If I understood correctly, it's a mix between SP and a MMO... I'm not convinced, and the play style isn't exactly what I like. But it may turn to be a good game...
With all the support, I'm inclined to believe I missed out by not having played the old instalment of this series.. :O It's hard to believe an isometric game is good (yes I tend to hate them)
>edit< it occurred to me that my inclination to dislike isometric games may stem from the fact that I've had little exposure to them early in my life... *ponders some more * *grabs beer*
@Lei_11 If you don't like a game because it uses an isometric perspective, then maybe you don't actually like video games; you just like current technology. You like being alerted to the fact that recently manufactured RAM exists or something.
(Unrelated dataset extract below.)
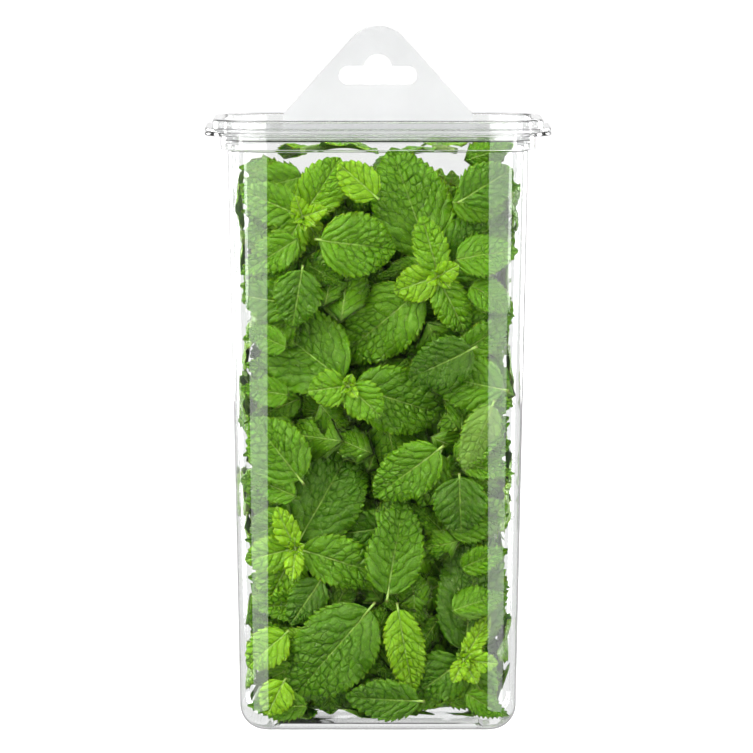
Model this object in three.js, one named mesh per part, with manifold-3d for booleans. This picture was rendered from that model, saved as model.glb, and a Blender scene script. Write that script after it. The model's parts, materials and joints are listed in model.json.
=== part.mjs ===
// Fresh mint packed in a clear hanging tub: a thermoformed tub, its press-on lid with a bonded
// hang tab, and the mint itself as separate sprigs, leaf pairs, loose leaves and cut stems.
// Millimetres, +Z up. The origin is the centre of the tub's foot, and the front wall faces -Y.
import * as THREE from "three";
import { mergeVertices } from "three/addons/utils/BufferGeometryUtils.js";
import Module from "manifold-3d";

const wasm = await Module();
wasm.setup();

// ---- driving dimensions of the pack ----
const SHEET = 0.6; // wall of the formed plastic
const BODY_WIDTH = 120.6; // outside of the body under its shoulder
const BODY_DEPTH = 80;
const BODY_HEIGHT = 233.6; // foot to shoulder
const DRAFT = 4.8; // how much each wall leans in from shoulder to foot
const CORNER = 17; // radius of the upright corners at the shoulder
const FOOT_FILLET = 10; // radius where the walls turn into the foot
const FOOT_RING = 3.5; // width of the flat ring that the pack stands on
const KICK_UP = 1.5; // how far the floor panel is raised inside the ring
const COLLAR_STEP = 2.9; // the collar stands out this far from the body
const COLLAR_HEIGHT = 6.2;
const FLANGE_REACH = 9.3; // flange edge, out from the body
const FLANGE_THICK = 1.4;
const FIT_GAP = 0.3; // between pieces that seat on each other
const PLUG_DEPTH = 3.6; // how far the lid's plug reaches below the tub's flange top
const RIM_HEIGHT = 3.4; // lid's raised rim above its flange
const RIM_REACH = 6.3; // rim's outer wall, out from the body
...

There are games that came out years before I was even born that I like. No offense but it always sounds like the dumbest thing in the world to me when someone says they can't get into a game because it's top down or old or something. You don't need exposure early in life to appreciate something; you just need to have thoughts.
@advancedcaveman Reckon so. I guess I usually don't like them because I find it harder to get immersed in them. The ones I did play weren't very good either. I figured this was due to mechanics, but perhaps Planscape would've proved me wrong.
I think some assumptions were made by responders based on my comment too, like me being young, or that I never play or have played (and liked) old games. Also, I think that not being able to get into a game because of a used mechanic isn't dumb at all. If you don't like the mechanic, it'll bother you. I think nostalgia does play a large role in preference (bloating it a bit too), but agree that it isn't needed to appreciate something.
@Lei_11 Go play Planescape Torment right now and you will understand ;)
@Lei_11 It's not a nostalgic thing, big guy. That's selling this kind of game pretty short. There were plenty of adults that played it and loved when it first came out. The key is that you need to put down your controller and start accepting the use of your brain and imagination in video games. Hard for today's kids, I know. Maybe even impossible.